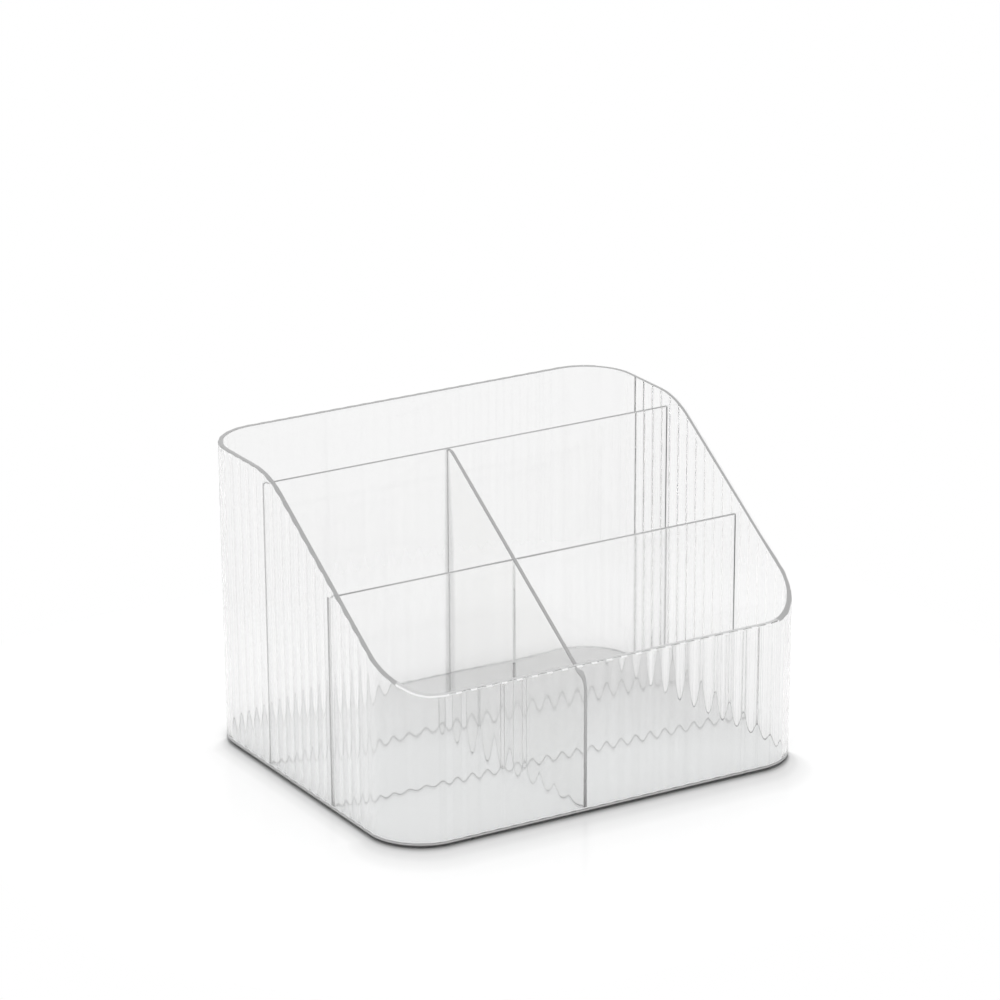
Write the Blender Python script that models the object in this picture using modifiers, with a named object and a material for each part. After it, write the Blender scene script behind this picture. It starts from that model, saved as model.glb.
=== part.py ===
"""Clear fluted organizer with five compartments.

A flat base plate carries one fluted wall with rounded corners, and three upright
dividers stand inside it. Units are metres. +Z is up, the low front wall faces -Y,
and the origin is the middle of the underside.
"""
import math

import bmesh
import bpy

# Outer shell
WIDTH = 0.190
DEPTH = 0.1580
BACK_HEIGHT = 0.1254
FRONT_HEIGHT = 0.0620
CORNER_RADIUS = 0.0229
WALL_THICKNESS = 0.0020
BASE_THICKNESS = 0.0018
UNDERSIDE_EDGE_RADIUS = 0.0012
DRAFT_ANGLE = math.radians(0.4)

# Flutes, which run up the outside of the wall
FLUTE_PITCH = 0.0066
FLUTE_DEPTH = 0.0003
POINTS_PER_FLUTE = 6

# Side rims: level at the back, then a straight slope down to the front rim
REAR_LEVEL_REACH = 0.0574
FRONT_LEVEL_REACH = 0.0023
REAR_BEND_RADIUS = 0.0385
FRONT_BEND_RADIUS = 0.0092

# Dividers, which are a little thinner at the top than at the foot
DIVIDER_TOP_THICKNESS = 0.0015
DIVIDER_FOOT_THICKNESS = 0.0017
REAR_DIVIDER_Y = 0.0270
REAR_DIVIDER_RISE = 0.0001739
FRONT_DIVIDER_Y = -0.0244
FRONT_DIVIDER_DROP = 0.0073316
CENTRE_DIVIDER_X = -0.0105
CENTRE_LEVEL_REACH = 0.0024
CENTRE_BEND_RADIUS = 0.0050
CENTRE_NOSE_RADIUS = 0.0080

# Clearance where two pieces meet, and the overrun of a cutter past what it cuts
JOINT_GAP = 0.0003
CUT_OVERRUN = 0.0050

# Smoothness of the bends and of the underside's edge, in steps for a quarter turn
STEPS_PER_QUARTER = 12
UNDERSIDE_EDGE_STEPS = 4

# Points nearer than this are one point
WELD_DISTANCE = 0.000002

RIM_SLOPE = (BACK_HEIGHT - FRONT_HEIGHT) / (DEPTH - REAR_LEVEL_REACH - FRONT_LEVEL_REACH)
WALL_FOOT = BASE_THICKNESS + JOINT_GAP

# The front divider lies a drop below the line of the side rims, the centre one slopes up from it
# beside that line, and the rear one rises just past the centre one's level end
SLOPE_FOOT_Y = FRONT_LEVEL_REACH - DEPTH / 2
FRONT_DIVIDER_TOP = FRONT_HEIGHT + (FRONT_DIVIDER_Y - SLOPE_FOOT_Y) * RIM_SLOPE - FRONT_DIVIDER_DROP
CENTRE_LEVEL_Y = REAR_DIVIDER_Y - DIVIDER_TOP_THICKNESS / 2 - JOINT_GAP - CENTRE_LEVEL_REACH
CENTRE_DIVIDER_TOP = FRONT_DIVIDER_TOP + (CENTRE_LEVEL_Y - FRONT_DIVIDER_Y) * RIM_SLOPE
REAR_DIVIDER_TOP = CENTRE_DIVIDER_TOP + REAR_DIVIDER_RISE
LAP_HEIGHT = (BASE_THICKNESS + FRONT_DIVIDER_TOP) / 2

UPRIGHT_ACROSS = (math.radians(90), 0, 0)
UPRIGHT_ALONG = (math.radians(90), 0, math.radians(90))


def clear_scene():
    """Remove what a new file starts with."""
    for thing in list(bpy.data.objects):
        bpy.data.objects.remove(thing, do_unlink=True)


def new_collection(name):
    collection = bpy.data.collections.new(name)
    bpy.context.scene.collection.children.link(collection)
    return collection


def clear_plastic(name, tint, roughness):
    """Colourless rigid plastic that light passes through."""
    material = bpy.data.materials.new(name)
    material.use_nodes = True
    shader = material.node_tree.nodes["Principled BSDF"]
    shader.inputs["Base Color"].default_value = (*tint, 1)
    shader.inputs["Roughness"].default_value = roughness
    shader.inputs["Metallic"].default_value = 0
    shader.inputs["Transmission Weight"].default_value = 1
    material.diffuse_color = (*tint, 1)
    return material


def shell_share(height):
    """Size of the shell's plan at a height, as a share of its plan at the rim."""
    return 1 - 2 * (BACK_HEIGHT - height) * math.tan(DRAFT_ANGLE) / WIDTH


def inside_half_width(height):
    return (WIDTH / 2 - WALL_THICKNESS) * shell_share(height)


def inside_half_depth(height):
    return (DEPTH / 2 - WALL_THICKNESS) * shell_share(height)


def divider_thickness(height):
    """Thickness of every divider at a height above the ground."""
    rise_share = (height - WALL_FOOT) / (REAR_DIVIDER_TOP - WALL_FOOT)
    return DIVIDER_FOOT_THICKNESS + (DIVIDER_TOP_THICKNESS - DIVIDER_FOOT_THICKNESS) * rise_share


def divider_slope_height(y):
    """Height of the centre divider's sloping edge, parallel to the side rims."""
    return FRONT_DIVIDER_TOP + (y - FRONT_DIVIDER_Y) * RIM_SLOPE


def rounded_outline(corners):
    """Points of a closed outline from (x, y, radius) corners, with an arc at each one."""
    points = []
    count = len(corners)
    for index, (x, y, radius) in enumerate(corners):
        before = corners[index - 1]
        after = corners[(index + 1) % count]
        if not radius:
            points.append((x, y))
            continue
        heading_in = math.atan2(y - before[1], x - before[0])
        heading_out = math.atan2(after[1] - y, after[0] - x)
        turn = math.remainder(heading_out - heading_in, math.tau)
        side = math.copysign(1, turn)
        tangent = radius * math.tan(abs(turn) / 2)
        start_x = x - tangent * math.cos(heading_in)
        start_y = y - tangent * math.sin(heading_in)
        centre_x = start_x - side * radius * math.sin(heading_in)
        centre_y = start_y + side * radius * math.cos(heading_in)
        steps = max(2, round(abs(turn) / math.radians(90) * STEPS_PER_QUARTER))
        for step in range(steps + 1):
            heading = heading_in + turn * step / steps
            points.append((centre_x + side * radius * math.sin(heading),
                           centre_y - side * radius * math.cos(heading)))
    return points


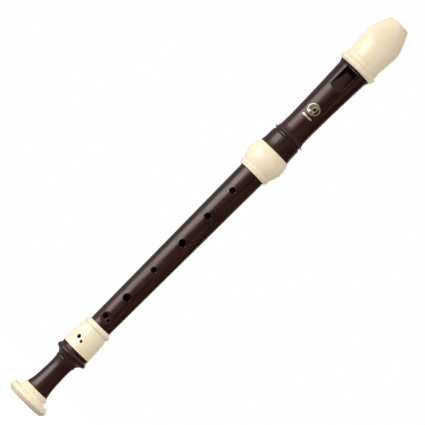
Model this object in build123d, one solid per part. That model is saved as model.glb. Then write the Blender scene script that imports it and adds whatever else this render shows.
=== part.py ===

--

**What needs to be done:**
Each line from the one containing "Model this object" to the end of the records should be echoed exactly, and no other line.

**Solution:**
Model this object in build123d, one solid per part. That model is saved as model.glb. Then write the Blender scene script that imports it and adds whatever else this render shows.
=== part.py ===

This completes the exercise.